The Astor family hoped to repeat their success when they opened this sequel to their megahit Waldorf Astoria hotel in 1904. It became an anchor of the nascent Theater District, buzzy (and naughty) enough to inspire Cole Porter to write in “High Society”: “Have you heard that Mimsie Starr…got pinched in the Astor Bar?”
That bar soon gained another reputation. “Gentlemen who preferred the company of other gentlemen would meet in a certain section of the bar,” said travel expert Henry Harteveldt of consulting firm Atmosphere Research. By the 1960s, the hotel had lost its lustre and was demolished; the 54-storey One Astor Plaza skyscraper was built in its place.
In the 1950s, colonial officers around Africa treated Mozambique as an off-duty playground. They flocked, in particular, to the Santa Carolina, a five-star hotel on a gorgeous archipelago off the country’s southern coast.
Run by a Portuguese businessman and his wife, the resort included an airstrip that ferried visitors in and out. Ask locals why the place was eventually reduced to rubble, and some whisper that the couple were cursed—and that’s why no one wanted to take over when the business collapsed in the ’70s. Today, seeing the abandoned, crumbled ruins and murals bleached by the sun, it’s hard to dismiss their superstitions entirely.

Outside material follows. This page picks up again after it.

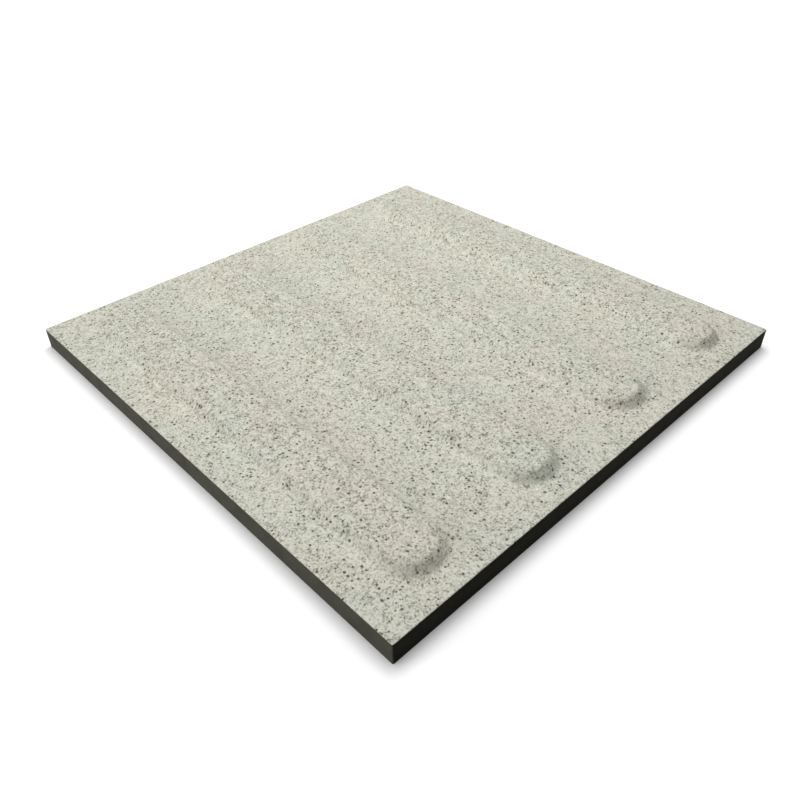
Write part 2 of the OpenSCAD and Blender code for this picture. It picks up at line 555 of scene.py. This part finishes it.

The overwater bungalow, a shorthand for barefoot luxury around the world, began in French Polynesia—but not with the locals. Instead, it was a marketing gimmick cooked up by a trio of rascally Americans. They moved to French Polynesia in the late 1950s, and soon tried to capitalise on the newly built international airport and a looming tourism boom.
That proved difficult because their five-room hotel on the island of Raiatea lacked a beach. They devised a fix: building rooms on pontoons above the water. They were an instant phenomenon, spreading around the islands and the world—per fan site OverwaterBungalows.net , there are now more than 9,000 worldwide, from the Maldives to Mexico. That first property, though, is no more.
The Ricker family started out as innkeepers, running a stagecoach stop in Maine in the 1790s. When Hiram Ricker took over the operation, the family expanded into the business by which it would make its fortune: water. Thanks to savvy marketing, by the 1870s, doctors were prescribing Poland Spring mineral water and die-hards were making pilgrimages to the source.
The Rickers opened the Poland Spring House in 1876, and eventually expanded it to include one of the earliest resort-based golf courses in the country, a barber shop, dance studio and music hall. By the turn of the century, it was among the most glamorous resort complexes in New England.
Mismanagement eventually forced its sale in 1962, and both the water operation and hospitality holdings went through several owners and operators. While the water venture retains its prominence, the hotel has weathered less well, becoming a pleasant—but far from luxurious—mid-market resort. Former NYU hospitality professor Bjorn Hanson says attempts at upgrading over the decades have been futile. “I was a consultant to a developer in the 1970s to return the resort to its ‘former glory,’ but it never happened.”